REQUIRED WORK → Reproduce all the entries exactly.

PROVIDED RECORDS →
--

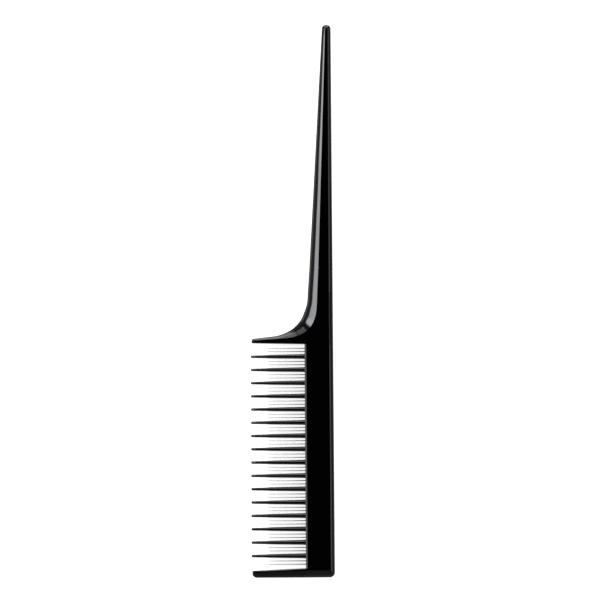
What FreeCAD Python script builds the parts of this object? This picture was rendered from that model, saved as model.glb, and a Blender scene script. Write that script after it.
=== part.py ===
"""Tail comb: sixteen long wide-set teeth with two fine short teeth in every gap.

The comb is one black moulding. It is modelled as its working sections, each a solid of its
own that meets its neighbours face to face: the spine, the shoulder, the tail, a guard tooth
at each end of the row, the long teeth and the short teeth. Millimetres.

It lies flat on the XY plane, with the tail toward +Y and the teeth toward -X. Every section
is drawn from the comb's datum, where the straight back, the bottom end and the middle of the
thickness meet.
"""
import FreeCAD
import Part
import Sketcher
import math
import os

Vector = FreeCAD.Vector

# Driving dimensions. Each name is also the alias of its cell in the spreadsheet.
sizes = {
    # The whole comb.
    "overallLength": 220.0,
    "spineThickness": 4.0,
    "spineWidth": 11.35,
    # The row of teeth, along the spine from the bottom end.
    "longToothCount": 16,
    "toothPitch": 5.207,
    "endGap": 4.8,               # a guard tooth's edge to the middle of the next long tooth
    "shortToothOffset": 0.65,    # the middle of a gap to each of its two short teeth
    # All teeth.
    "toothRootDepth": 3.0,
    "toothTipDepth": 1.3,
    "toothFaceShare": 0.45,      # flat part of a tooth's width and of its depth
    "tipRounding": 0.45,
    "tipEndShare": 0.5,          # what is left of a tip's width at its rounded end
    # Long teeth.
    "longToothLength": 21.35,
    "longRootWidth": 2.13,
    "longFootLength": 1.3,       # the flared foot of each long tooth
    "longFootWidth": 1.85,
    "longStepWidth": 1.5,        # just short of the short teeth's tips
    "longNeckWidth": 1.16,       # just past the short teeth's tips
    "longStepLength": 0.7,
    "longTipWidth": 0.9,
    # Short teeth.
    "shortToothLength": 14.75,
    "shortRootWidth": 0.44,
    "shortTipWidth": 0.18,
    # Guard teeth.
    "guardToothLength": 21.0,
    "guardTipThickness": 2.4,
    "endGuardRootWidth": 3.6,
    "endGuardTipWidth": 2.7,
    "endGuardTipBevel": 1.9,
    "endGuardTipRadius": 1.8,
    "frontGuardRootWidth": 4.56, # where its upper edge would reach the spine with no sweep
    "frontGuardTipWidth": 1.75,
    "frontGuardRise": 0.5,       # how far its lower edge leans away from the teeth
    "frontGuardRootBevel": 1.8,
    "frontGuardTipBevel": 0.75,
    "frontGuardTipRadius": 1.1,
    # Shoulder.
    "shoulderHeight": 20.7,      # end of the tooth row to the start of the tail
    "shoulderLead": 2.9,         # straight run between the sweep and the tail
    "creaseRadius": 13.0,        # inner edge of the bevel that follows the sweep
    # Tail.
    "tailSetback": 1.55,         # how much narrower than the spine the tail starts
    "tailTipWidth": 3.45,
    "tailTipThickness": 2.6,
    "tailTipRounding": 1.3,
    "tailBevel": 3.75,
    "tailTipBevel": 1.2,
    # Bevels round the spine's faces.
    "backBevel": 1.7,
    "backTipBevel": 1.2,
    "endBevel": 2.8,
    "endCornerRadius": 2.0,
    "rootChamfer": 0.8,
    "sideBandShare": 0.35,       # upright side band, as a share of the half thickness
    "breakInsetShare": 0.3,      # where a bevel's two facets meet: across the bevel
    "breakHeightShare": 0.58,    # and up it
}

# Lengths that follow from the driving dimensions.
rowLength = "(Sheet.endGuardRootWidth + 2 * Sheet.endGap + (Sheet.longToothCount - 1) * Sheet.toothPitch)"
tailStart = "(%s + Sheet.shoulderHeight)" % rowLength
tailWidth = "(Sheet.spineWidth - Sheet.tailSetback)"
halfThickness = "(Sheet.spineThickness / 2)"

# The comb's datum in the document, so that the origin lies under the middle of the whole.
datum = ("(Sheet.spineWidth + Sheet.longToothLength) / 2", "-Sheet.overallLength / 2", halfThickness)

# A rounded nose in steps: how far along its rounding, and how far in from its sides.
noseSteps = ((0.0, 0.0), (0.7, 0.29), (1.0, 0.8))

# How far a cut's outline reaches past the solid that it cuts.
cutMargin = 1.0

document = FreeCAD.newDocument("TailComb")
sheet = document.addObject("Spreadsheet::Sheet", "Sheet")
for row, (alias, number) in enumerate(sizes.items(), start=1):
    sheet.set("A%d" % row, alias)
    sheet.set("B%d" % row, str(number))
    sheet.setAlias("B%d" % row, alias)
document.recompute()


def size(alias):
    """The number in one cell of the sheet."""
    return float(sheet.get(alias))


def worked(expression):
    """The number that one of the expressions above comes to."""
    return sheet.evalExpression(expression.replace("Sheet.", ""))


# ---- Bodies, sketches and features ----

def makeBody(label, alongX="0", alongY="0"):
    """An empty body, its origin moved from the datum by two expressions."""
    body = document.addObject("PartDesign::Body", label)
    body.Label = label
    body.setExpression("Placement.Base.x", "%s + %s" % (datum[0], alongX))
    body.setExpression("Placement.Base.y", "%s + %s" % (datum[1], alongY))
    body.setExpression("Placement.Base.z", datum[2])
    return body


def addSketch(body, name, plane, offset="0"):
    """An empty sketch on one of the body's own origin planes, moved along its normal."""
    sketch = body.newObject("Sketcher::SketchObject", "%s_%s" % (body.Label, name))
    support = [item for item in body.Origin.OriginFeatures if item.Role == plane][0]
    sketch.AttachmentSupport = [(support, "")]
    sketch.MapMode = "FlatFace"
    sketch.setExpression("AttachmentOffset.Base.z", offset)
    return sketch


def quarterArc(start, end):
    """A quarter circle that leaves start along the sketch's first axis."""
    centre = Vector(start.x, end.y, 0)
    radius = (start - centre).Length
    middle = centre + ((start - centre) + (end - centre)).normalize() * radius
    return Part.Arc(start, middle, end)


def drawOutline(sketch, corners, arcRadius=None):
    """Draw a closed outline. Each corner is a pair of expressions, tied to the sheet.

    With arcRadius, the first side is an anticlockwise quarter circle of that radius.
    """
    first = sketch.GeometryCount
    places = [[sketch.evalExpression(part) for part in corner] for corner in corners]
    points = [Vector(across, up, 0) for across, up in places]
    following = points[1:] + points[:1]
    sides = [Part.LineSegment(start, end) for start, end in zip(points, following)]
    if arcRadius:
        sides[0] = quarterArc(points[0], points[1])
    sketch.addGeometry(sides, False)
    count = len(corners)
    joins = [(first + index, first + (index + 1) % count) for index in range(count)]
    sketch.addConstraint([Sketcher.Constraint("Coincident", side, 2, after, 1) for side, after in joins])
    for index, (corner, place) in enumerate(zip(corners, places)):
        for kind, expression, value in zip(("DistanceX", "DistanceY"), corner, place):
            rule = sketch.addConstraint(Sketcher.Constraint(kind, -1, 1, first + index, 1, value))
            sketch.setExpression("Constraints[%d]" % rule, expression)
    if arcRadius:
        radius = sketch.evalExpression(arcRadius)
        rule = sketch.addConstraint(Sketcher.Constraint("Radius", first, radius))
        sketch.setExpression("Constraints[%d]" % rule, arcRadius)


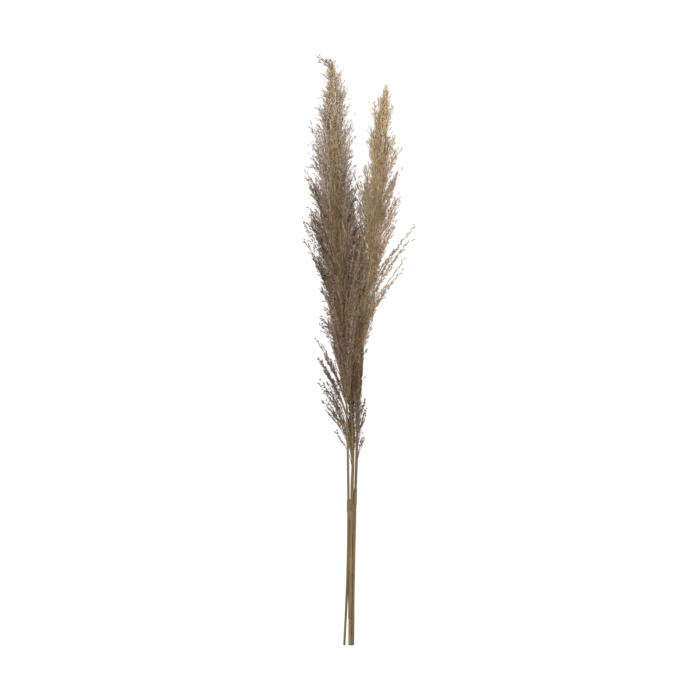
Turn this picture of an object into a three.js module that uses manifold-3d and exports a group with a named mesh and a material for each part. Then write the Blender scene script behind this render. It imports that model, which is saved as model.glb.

--

FINISHED ANSWER →
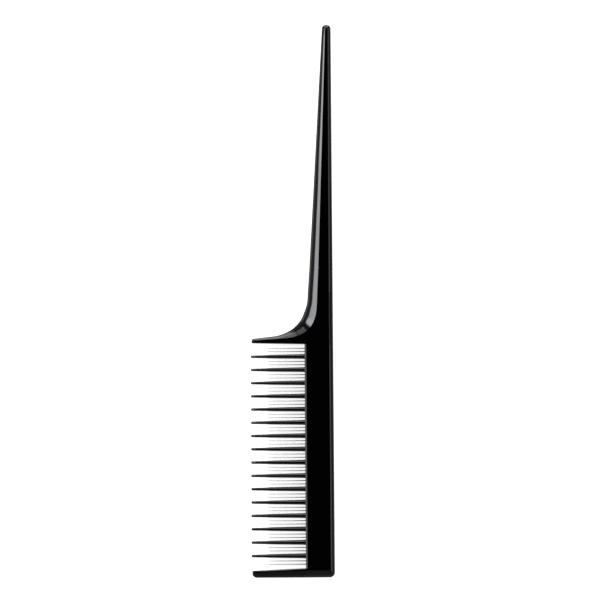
What FreeCAD Python script builds the parts of this object? This picture was rendered from that model, saved as model.glb, and a Blender scene script. Write that script after it.
=== part.py ===
"""Tail comb: sixteen long wide-set teeth with two fine short teeth in every gap.

The comb is one black moulding. It is modelled as its working sections, each a solid of its
own that meets its neighbours face to face: the spine, the shoulder, the tail, a guard tooth
at each end of the row, the long teeth and the short teeth. Millimetres.

It lies flat on the XY plane, with the tail toward +Y and the teeth toward -X. Every section
is drawn from the comb's datum, where the straight back, the bottom end and the middle of the
thickness meet.
"""
import FreeCAD
import Part
import Sketcher
import math
import os

Vector = FreeCAD.Vector

# Driving dimensions. Each name is also the alias of its cell in the spreadsheet.
sizes = {
    # The whole comb.
    "overallLength": 220.0,
    "spineThickness": 4.0,
    "spineWidth": 11.35,
    # The row of teeth, along the spine from the bottom end.
    "longToothCount": 16,
    "toothPitch": 5.207,
    "endGap": 4.8,               # a guard tooth's edge to the middle of the next long tooth
    "shortToothOffset": 0.65,    # the middle of a gap to each of its two short teeth
    # All teeth.
    "toothRootDepth": 3.0,
    "toothTipDepth": 1.3,
    "toothFaceShare": 0.45,      # flat part of a tooth's width and of its depth
    "tipRounding": 0.45,
    "tipEndShare": 0.5,          # what is left of a tip's width at its rounded end
    # Long teeth.
    "longToothLength": 21.35,
    "longRootWidth": 2.13,
    "longFootLength": 1.3,       # the flared foot of each long tooth
    "longFootWidth": 1.85,
    "longStepWidth": 1.5,        # just short of the short teeth's tips
    "longNeckWidth": 1.16,       # just past the short teeth's tips
    "longStepLength": 0.7,
    "longTipWidth": 0.9,
    # Short teeth.
    "shortToothLength": 14.75,
    "shortRootWidth": 0.44,
    "shortTipWidth": 0.18,
    # Guard teeth.
    "guardToothLength": 21.0,
    "guardTipThickness": 2.4,
    "endGuardRootWidth": 3.6,
    "endGuardTipWidth": 2.7,
    "endGuardTipBevel": 1.9,
    "endGuardTipRadius": 1.8,
    "frontGuardRootWidth": 4.56, # where its upper edge would reach the spine with no sweep
    "frontGuardTipWidth": 1.75,
    "frontGuardRise": 0.5,       # how far its lower edge leans away from the teeth
    "frontGuardRootBevel": 1.8,
    "frontGuardTipBevel": 0.75,
    "frontGuardTipRadius": 1.1,
    # Shoulder.
    "shoulderHeight": 20.7,      # end of the tooth row to the start of the tail
    "shoulderLead": 2.9,         # straight run between the sweep and the tail
    "creaseRadius": 13.0,        # inner edge of the bevel that follows the sweep
    # Tail.
    "tailSetback": 1.55,         # how much narrower than the spine the tail starts
    "tailTipWidth": 3.45,
    "tailTipThickness": 2.6,
    "tailTipRounding": 1.3,
    "tailBevel": 3.75,
    "tailTipBevel": 1.2,
    # Bevels round the spine's faces.
    "backBevel": 1.7,
    "backTipBevel": 1.2,
    "endBevel": 2.8,
    "endCornerRadius": 2.0,
    "rootChamfer": 0.8,
    "sideBandShare": 0.35,       # upright side band, as a share of the half thickness
    "breakInsetShare": 0.3,      # where a bevel's two facets meet: across the bevel
    "breakHeightShare": 0.58,    # and up it
}

# Lengths that follow from the driving dimensions.
rowLength = "(Sheet.endGuardRootWidth + 2 * Sheet.endGap + (Sheet.longToothCount - 1) * Sheet.toothPitch)"
tailStart = "(%s + Sheet.shoulderHeight)" % rowLength
tailWidth = "(Sheet.spineWidth - Sheet.tailSetback)"
halfThickness = "(Sheet.spineThickness / 2)"

# The comb's datum in the document, so that the origin lies under the middle of the whole.
datum = ("(Sheet.spineWidth + Sheet.longToothLength) / 2", "-Sheet.overallLength / 2", halfThickness)

# A rounded nose in steps: how far along its rounding, and how far in from its sides.
noseSteps = ((0.0, 0.0), (0.7, 0.29), (1.0, 0.8))

# How far a cut's outline reaches past the solid that it cuts.
cutMargin = 1.0

document = FreeCAD.newDocument("TailComb")
sheet = document.addObject("Spreadsheet::Sheet", "Sheet")
for row, (alias, number) in enumerate(sizes.items(), start=1):
    sheet.set("A%d" % row, alias)
    sheet.set("B%d" % row, str(number))
    sheet.setAlias("B%d" % row, alias)
document.recompute()


def size(alias):
    """The number in one cell of the sheet."""
    return float(sheet.get(alias))


def worked(expression):
    """The number that one of the expressions above comes to."""
    return sheet.evalExpression(expression.replace("Sheet.", ""))


# ---- Bodies, sketches and features ----

def makeBody(label, alongX="0", alongY="0"):
    """An empty body, its origin moved from the datum by two expressions."""
    body = document.addObject("PartDesign::Body", label)
    body.Label = label
    body.setExpression("Placement.Base.x", "%s + %s" % (datum[0], alongX))
    body.setExpression("Placement.Base.y", "%s + %s" % (datum[1], alongY))
    body.setExpression("Placement.Base.z", datum[2])
    return body


def addSketch(body, name, plane, offset="0"):
    """An empty sketch on one of the body's own origin planes, moved along its normal."""
    sketch = body.newObject("Sketcher::SketchObject", "%s_%s" % (body.Label, name))
    support = [item for item in body.Origin.OriginFeatures if item.Role == plane][0]
    sketch.AttachmentSupport = [(support, "")]
    sketch.MapMode = "FlatFace"
    sketch.setExpression("AttachmentOffset.Base.z", offset)
    return sketch


def quarterArc(start, end):
    """A quarter circle that leaves start along the sketch's first axis."""
    centre = Vector(start.x, end.y, 0)
    radius = (start - centre).Length
    middle = centre + ((start - centre) + (end - centre)).normalize() * radius
    return Part.Arc(start, middle, end)


def drawOutline(sketch, corners, arcRadius=None):
    """Draw a closed outline. Each corner is a pair of expressions, tied to the sheet.

    With arcRadius, the first side is an anticlockwise quarter circle of that radius.
    """
    first = sketch.GeometryCount
    places = [[sketch.evalExpression(part) for part in corner] for corner in corners]
    points = [Vector(across, up, 0) for across, up in places]
    following = points[1:] + points[:1]
    sides = [Part.LineSegment(start, end) for start, end in zip(points, following)]
    if arcRadius:
        sides[0] = quarterArc(points[0], points[1])
    sketch.addGeometry(sides, False)
    count = len(corners)
    joins = [(first + index, first + (index + 1) % count) for index in range(count)]
    sketch.addConstraint([Sketcher.Constraint("Coincident", side, 2, after, 1) for side, after in joins])
    for index, (corner, place) in enumerate(zip(corners, places)):
        for kind, expression, value in zip(("DistanceX", "DistanceY"), corner, place):
            rule = sketch.addConstraint(Sketcher.Constraint(kind, -1, 1, first + index, 1, value))
            sketch.setExpression("Constraints[%d]" % rule, expression)
    if arcRadius:
        radius = sketch.evalExpression(arcRadius)
        rule = sketch.addConstraint(Sketcher.Constraint("Radius", first, radius))
        sketch.setExpression("Constraints[%d]" % rule, arcRadius)


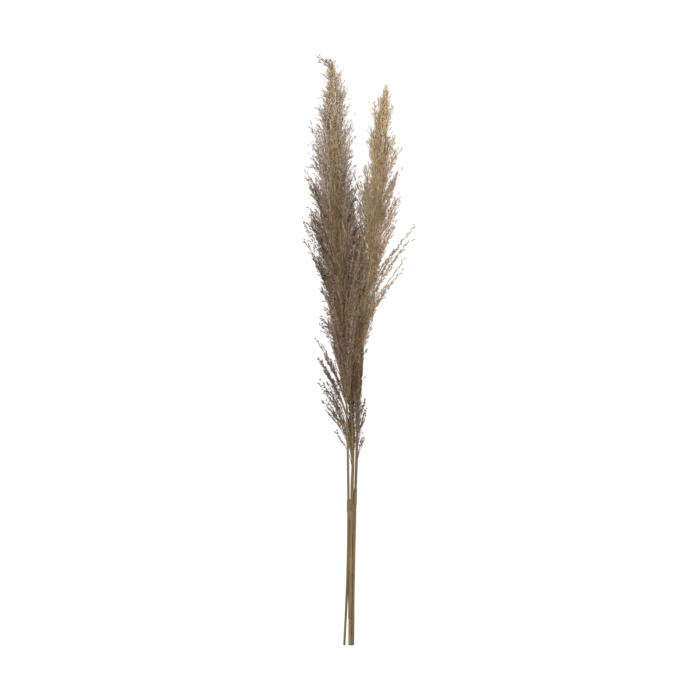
Turn this picture of an object into a three.js module that uses manifold-3d and exports a group with a named mesh and a material for each part. Then write the Blender scene script behind this render. It imports that model, which is saved as model.glb.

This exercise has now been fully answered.